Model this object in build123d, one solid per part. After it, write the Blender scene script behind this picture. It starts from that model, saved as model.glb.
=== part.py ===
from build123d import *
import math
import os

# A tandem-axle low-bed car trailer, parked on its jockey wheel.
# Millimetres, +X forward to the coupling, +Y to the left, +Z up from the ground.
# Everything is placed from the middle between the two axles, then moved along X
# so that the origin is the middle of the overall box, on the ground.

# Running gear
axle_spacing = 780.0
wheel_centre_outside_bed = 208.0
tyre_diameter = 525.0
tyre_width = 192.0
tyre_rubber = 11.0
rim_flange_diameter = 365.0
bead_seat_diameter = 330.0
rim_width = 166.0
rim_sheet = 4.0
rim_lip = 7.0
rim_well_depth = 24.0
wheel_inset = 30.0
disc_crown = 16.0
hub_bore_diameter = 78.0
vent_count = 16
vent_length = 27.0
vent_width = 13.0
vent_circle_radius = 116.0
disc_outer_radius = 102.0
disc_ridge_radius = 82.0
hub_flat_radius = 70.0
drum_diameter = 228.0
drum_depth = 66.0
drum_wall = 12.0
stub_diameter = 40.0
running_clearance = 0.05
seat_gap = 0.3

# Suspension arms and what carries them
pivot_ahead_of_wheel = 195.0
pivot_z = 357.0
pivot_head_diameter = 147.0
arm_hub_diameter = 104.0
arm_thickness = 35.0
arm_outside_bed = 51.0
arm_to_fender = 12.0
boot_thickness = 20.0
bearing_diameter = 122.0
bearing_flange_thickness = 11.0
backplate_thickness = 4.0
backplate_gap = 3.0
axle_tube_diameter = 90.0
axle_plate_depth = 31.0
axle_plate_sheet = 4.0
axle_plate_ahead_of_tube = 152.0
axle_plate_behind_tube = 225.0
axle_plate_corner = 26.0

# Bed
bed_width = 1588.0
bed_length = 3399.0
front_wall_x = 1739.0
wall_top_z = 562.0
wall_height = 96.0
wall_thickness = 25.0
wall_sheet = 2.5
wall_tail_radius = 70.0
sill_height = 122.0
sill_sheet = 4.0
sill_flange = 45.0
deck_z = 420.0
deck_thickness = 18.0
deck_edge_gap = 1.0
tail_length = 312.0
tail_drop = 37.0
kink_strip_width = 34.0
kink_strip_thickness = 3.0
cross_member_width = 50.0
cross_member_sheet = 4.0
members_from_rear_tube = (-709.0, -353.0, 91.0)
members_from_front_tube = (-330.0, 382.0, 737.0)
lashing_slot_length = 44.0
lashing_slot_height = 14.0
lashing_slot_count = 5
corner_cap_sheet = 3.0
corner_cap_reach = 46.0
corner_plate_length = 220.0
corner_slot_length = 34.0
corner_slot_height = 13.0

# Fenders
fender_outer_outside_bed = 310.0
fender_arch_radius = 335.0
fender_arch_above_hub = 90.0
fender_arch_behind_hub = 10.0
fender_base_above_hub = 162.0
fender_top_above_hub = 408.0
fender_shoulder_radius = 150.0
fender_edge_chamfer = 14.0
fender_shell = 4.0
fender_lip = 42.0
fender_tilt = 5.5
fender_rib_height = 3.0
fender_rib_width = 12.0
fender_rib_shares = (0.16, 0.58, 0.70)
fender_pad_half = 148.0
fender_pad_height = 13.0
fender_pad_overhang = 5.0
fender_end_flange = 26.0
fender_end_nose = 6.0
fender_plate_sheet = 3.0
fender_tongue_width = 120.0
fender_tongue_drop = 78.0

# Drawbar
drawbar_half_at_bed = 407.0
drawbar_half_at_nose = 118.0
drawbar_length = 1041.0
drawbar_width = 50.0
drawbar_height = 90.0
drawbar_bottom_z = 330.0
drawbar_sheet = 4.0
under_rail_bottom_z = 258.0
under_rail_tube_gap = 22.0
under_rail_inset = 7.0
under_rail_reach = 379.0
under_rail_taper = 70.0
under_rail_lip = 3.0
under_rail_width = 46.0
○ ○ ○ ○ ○
# [Set task]
Write out the listing's lines exactly, from its first line through the line that contains "axle_plate_corner = 26.0", and stop there.

# [Solution for this problem]
Model this object in build123d, one solid per part. After it, write the Blender scene script behind this picture. It starts from that model, saved as model.glb.
=== part.py ===
from build123d import *
import math
import os

# A tandem-axle low-bed car trailer, parked on its jockey wheel.
# Millimetres, +X forward to the coupling, +Y to the left, +Z up from the ground.
# Everything is placed from the middle between the two axles, then moved along X
# so that the origin is the middle of the overall box, on the ground.

# Running gear
axle_spacing = 780.0
wheel_centre_outside_bed = 208.0
tyre_diameter = 525.0
tyre_width = 192.0
tyre_rubber = 11.0
rim_flange_diameter = 365.0
bead_seat_diameter = 330.0
rim_width = 166.0
rim_sheet = 4.0
rim_lip = 7.0
rim_well_depth = 24.0
wheel_inset = 30.0
disc_crown = 16.0
hub_bore_diameter = 78.0
vent_count = 16
vent_length = 27.0
vent_width = 13.0
vent_circle_radius = 116.0
disc_outer_radius = 102.0
disc_ridge_radius = 82.0
hub_flat_radius = 70.0
drum_diameter = 228.0
drum_depth = 66.0
drum_wall = 12.0
stub_diameter = 40.0
running_clearance = 0.05
seat_gap = 0.3

# Suspension arms and what carries them
pivot_ahead_of_wheel = 195.0
pivot_z = 357.0
pivot_head_diameter = 147.0
arm_hub_diameter = 104.0
arm_thickness = 35.0
arm_outside_bed = 51.0
arm_to_fender = 12.0
boot_thickness = 20.0
bearing_diameter = 122.0
bearing_flange_thickness = 11.0
backplate_thickness = 4.0
backplate_gap = 3.0
axle_tube_diameter = 90.0
axle_plate_depth = 31.0
axle_plate_sheet = 4.0
axle_plate_ahead_of_tube = 152.0
axle_plate_behind_tube = 225.0
axle_plate_corner = 26.0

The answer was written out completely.